Goalposts are placed at the center of the plane of each of the two end lines; the crossbar of these posts (measuring 18 feet, 6 inches or 5.64 meters in professional and college play and 23 feet, 4 inches or 7.1 meters in high school play) is placed 10 feet above the ground, while the uprights on both ends of the crossbar are extended 30 feet (9.1 meters) in professional fields, a minimum of 30 feet in college fields, and a minimum of 10 feet (3.1 meters) in high school fields.Padding is placed around the base of the goal post, and oranged-colored ribbons are normally placed at the tip of both uprights.

 

Duration and time stoppages

Football games last a total of 60 minutes in professional and college play, divided into two halves of 30 minutes and four quarters of 15 minutes. In high school football, games are 48 minutes in length with two halves of 24 minutes and four quarters of 12 minutes. The two halves are separated by a halftime period, while the first and third quarters are also followed by a short break. Games last longer than their defined length due to play stoppages, with the average NFL game lasting just over 3 hours. Teams switch goals following the first and third quarters.

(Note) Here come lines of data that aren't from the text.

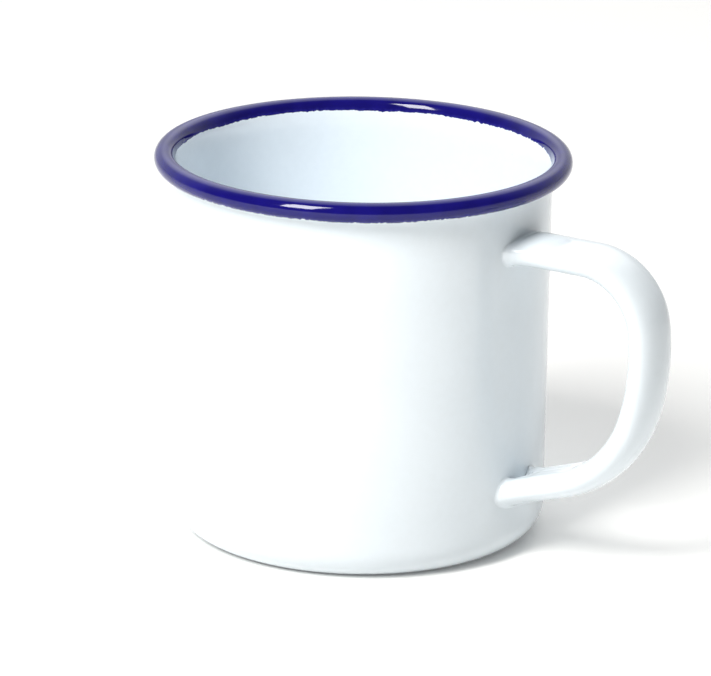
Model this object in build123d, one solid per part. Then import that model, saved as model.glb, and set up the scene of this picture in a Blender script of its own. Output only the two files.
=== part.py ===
"""Enamel drinking mug: drawn steel cup, rolled hollow handle, spot welds and fired enamel coats.

Frame: origin on the cup's axis in the plane that the foot ring stands on, +Z up, handle towards +X.
Millimetres. Every coat is its own closed solid and lies face to face on what it covers.
"""
import math
import os

from build123d import *

# Driving dimensions
HEIGHT = 82.8             # foot ring to the top of the rim, over the enamel
BODY_DIAMETER = 80.0      # outside of the wall just below the rim, over the enamel
RIM_DIAMETER = 88.1       # outside of the rolled rim, over the enamel
BEAD_DIAMETER = 4.3       # the rolled rim's own thickness, over the enamel
WALL_DRAFT_DEG = 0.13     # the wall leans in by this much towards the base
CORNER_RADIUS = 6.6       # outside radius between wall and foot ring
FOOT_RING_WIDTH = 0.8     # flat width that touches the table
PANEL_RISE = 1.0          # the base inside the foot ring stands this far off the table
PANEL_BEND_RADIUS = 3.0

STEEL = 0.5               # sheet thickness
GROUND_COAT = 0.1
COVER_COAT = 0.15
COAT = GROUND_COAT + COVER_COAT

FLARE_RADIUS = 14.5       # the wall bends outward with this radius before it curls
FLARE_TURN = 20.0
CURL_TURN = 300.0         # the curl's turn after the flare; its edge stops short of the wall
CREVICE_FILLET = 0.26     # enamel that pools where the curl comes back to the wall
BLUE_INSIDE_DROP = 2.4    # the blue coat reaches this far below the rim's top on the inside
BLUE_OUTSIDE_ANGLE = -60.0  # and round the bead to here, measured at the bead's centre

HANDLE_START = 38.0       # radius at which the handle's centre line is drawn from, inside the wall
HANDLE_TOP_Z = 68.3       # centre line of the upper arm at that radius
UPPER_ARM_RISE_DEG = -0.2
UPPER_ARM_LENGTH = 17.6
SHOULDER_RADIUS, SHOULDER_TURN = 14.7, 83.3
GRIP_RADIUS, GRIP_TURN = 48.0, 23.7
ELBOW_RADIUS, ELBOW_TURN = 25.7, 55.0
HANDLE_WIDTH = 12.8       # over the enamel
HANDLE_THICKNESS = 6.0
FINGER_SIDE_RADIUS = 2.7  # edges of the flat finger side
FOOT_LENGTH = 4.5         # the ends change shape over this length
FOOT_WIDTH = 15.2         # both ends spread to this width on the wall
UPPER_FOOT_CROWN = 1.9    # the upper end is flattened to this height over its centre line
LOWER_FOOT_CROWN = 3.1
NOTCH_RADIUS = 4.8        # at the ends the strip's edges part, in a round notch in the finger side
NOTCH_DEPTH = 2.0
END_PLATE = 0.8           # the handle's hollow stops this far from the wall
SEAM_WIDTH = 0.3          # gap between the strip's rolled edges on the finger side
SEAM_GROOVE_RADIUS = 0.6
SEAM_GROOVE_DEPTH = 0.1

WELD_RADIUS = 1.2
WELD_SPACING = 6.4        # two spots side by side at each end
WELD_DEPTH = 0.3          # a spot reaches this far into each of the two pieces

FIRING_MARKS = 3          # bare spots that the firing points leave under the base
FIRING_MARK_RADIUS = 0.5
FIRING_MARK_CIRCLE = 22.0
FIRST_MARK_ANGLE = 30.0

# Derived sizes: the cup's sheet is described by the line midway through its steel
HALF_STEEL = STEEL / 2
MID_TO_SKIN = HALF_STEEL + COAT
MID_CORNER = CORNER_RADIUS - MID_TO_SKIN
MID_CURL = BEAD_DIAMETER / 2 - MID_TO_SKIN
BEAD_CENTRE = Vector(RIM_DIAMETER / 2 - BEAD_DIAMETER / 2, HEIGHT - BEAD_DIAMETER / 2)
WALL_REACH = BODY_DIAMETER / 2 - HANDLE_START   # the centre line runs this far into the wall

# Sections that shape the handle: where they stand in each foot, and how many spans lie between
FOOT_SECTIONS = (-0.09, 0.11, 0.31, 0.53, 1.0)
HANDLE_SPANS = 18


def trace(start, heading, steps, offset):
    """Edges of a path moved sideways, to its right, by offset.

    A step is ("line", length) or ("left" | "right", radius, turn in degrees).
    """
    direction = Vector(1, 0).rotate(Axis.Z, heading)
    point = start + direction.rotate(Axis.Z, -90) * offset
    edges = []
    for kind, *size in steps:
        if kind == "line":
            edge = Line(point, point + direction * size[0])
        elif kind == "left":
            edge = JernArc(point, direction, size[0] + offset, size[1])
        else:
            edge = JernArc(point, direction, size[0] - offset, -size[1])
        edges.append(edge)
        point = edge @ 1
        direction = edge % 1
    return edges


def flare_start():
    """Where the straight wall ends, worked back from the bead's centre."""
    turn = math.radians(FLARE_TURN)
    lean = math.radians(WALL_DRAFT_DEG)
    gap = FLARE_RADIUS - MID_CURL
    flare_centre = BEAD_CENTRE + Vector(math.cos(turn), -math.sin(turn)) * gap
    return flare_centre + Vector(-math.cos(lean), math.sin(lean)) * FLARE_RADIUS


def sheet_steps():
    """Start point and steps of the cup's middle line, from the axis to the end of the straight wall."""
    bend = math.degrees(math.acos(1 - PANEL_RISE / (2 * PANEL_BEND_RADIUS)))
    step_out = 2 * PANEL_BEND_RADIUS * math.sin(math.radians(bend))
    wall_top = flare_start()
    lean = math.radians(WALL_DRAFT_DEG)
    corner_turn = 90 - WALL_DRAFT_DEG
    corner_rise = MID_CORNER * (1 - math.sin(lean))
    wall_length = (wall_top.Y - MID_TO_SKIN - corner_rise) / math.cos(lean)
    corner_start = wall_top.X - wall_length * math.sin(lean) - MID_CORNER * math.cos(lean)
    panel = corner_start - FOOT_RING_WIDTH - step_out
    steps = [
        ("line", panel),
        ("right", PANEL_BEND_RADIUS, bend),
        ("left", PANEL_BEND_RADIUS, bend),
        ("line", FOOT_RING_WIDTH),
        ("left", MID_CORNER, corner_turn),
        ("line", wall_length),
    ]
    return Vector(0, MID_TO_SKIN + PANEL_RISE), steps


def rim_steps():
    """The flare starts upright: the small lean of the wall is taken up in its turn."""
    return [("right", FLARE_RADIUS, FLARE_TURN - WALL_DRAFT_DEG)]


def closed_between(inner, outer):
    """Face between two lists of edges that start side by side and end side by side."""
    start = Line(inner[0] @ 0, outer[0] @ 0)
    end = Line(inner[-1] @ 1, outer[-1] @ 1)
    return make_face([*inner, end, *outer, start])


def sheet_profile(steps, coat=0.0):
    """Section of the sheet with coats of the given thickness on both sides."""
    start, _ = sheet_steps()
    half = HALF_STEEL + coat
    return closed_between(trace(start, 0, steps, -half), trace(start, 0, steps, half))


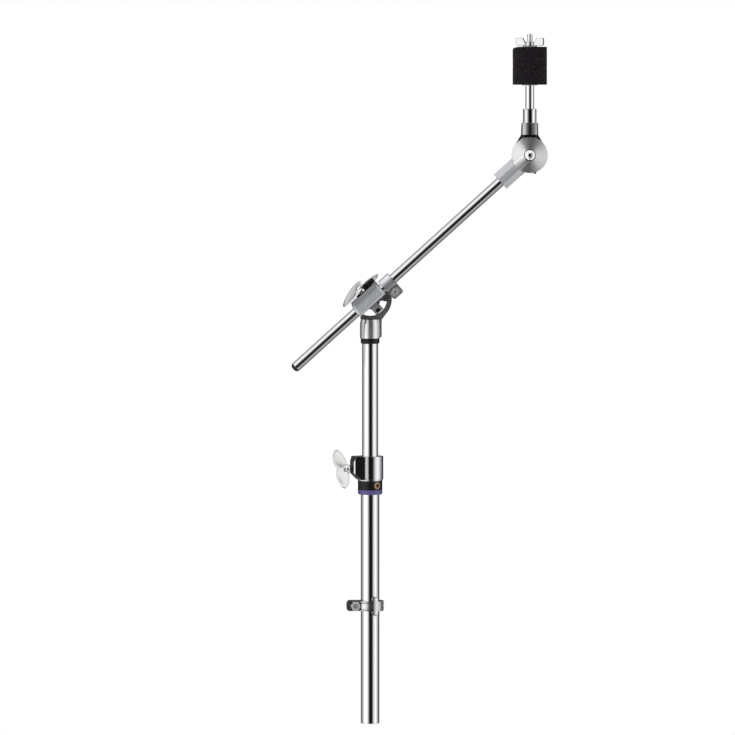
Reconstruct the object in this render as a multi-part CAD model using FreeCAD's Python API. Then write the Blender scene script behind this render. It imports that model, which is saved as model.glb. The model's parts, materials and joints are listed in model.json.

If a down is in progress and a quarter ends, play continues until the down is completed.

 

Time in a football game is measured by the game clock. An operator is responsible for starting, stopping and generally operating the game clock; the operator does so based on the direction of the appropriate official. A separate clock, the play clock, is used to determine if a delay of game infraction has been committed. If the play clock expires before the ball has been snapped or free-kicked, a delay of game foul is called on the offense. The play clock is set to 40 seconds in professional and college football, and to 25 seconds in high school play or following certain administrative stoppages in the former levels of play.